Na Idade Média surge a expressão laender ou países, que tinha mais a ver com a noção de território. (BONAVIDES. 2000, Pg. 73).

Porém a concepção moderna de Estado surge com Maquiavel em sua obra mais célebre, onde segundo o autor: Todos os Estados, todos os domínios que têm tido ou têm império sobre os homens são Estados, e são repúblicas ou principados. (MAQUIAVEL. 1987, p.5).

Ainda com relação ao conceito de Estado, existem várias definições, sendo elas filosófica, jurídica e sociológica, porém o mais importante se refere aos elementos do Estado que podem ser de ordem formal e de ordem material. De ordem formal existe o poder político na sociedade. Já com relação aos elementos de ordem material tem-se o elemento humano e o elemento territorial. (BONAVIDES. 2000, Pg. 74-78).

Portanto, tem-se como elementos básicos do Estado o Povo que é a reunião de indivíduos em determinado local, o Território que é o espaço geográfico onde fica essa população, bem como a Soberania que é o poder de se autodeterminar tanto interna como externamente.

Quanto ao tema democracia, não é fácil definir um conceito que seja unanimidade pelos doutrinadores.
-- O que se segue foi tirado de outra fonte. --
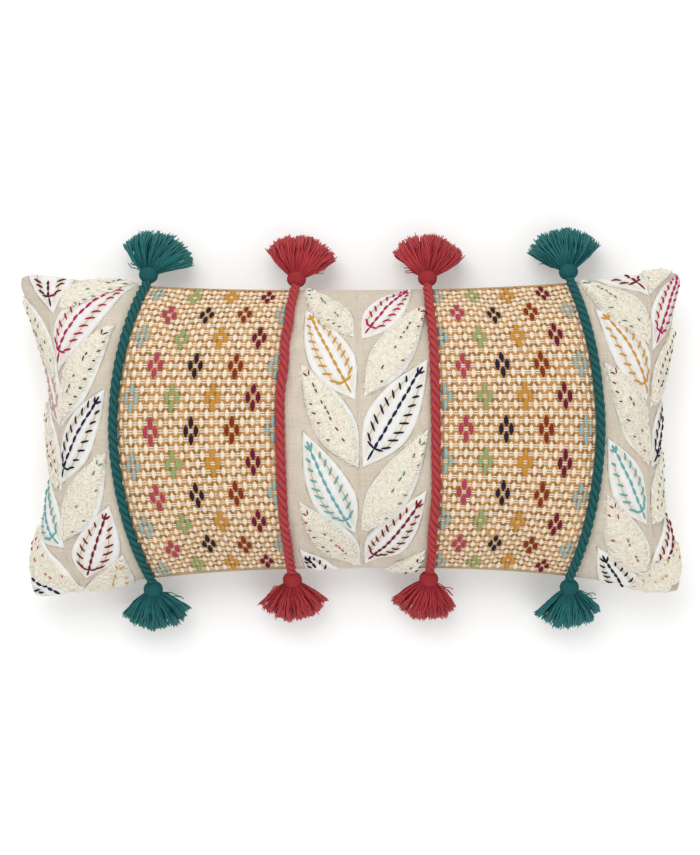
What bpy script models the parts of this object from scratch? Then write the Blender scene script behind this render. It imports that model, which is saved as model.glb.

Todavia, basicamente pode se entender esse termo como sendo a possibilidade da participação popular nas decisões tomadas dentro de um Estado pelo seu Governo, que visa principalmente a atender os anseios da população, ou seja, é o governo para povo exercido por ele diretamente, ou através de seus representantes. Nesse entendimento a democracia pode ser dividida formalmente em três modalidades: democracia direta, indireta ou semidireta, tendo cada uma sua peculiaridade no tocante à participação do povo nas decisões (BONAVIDES. 2000, Pg. 346).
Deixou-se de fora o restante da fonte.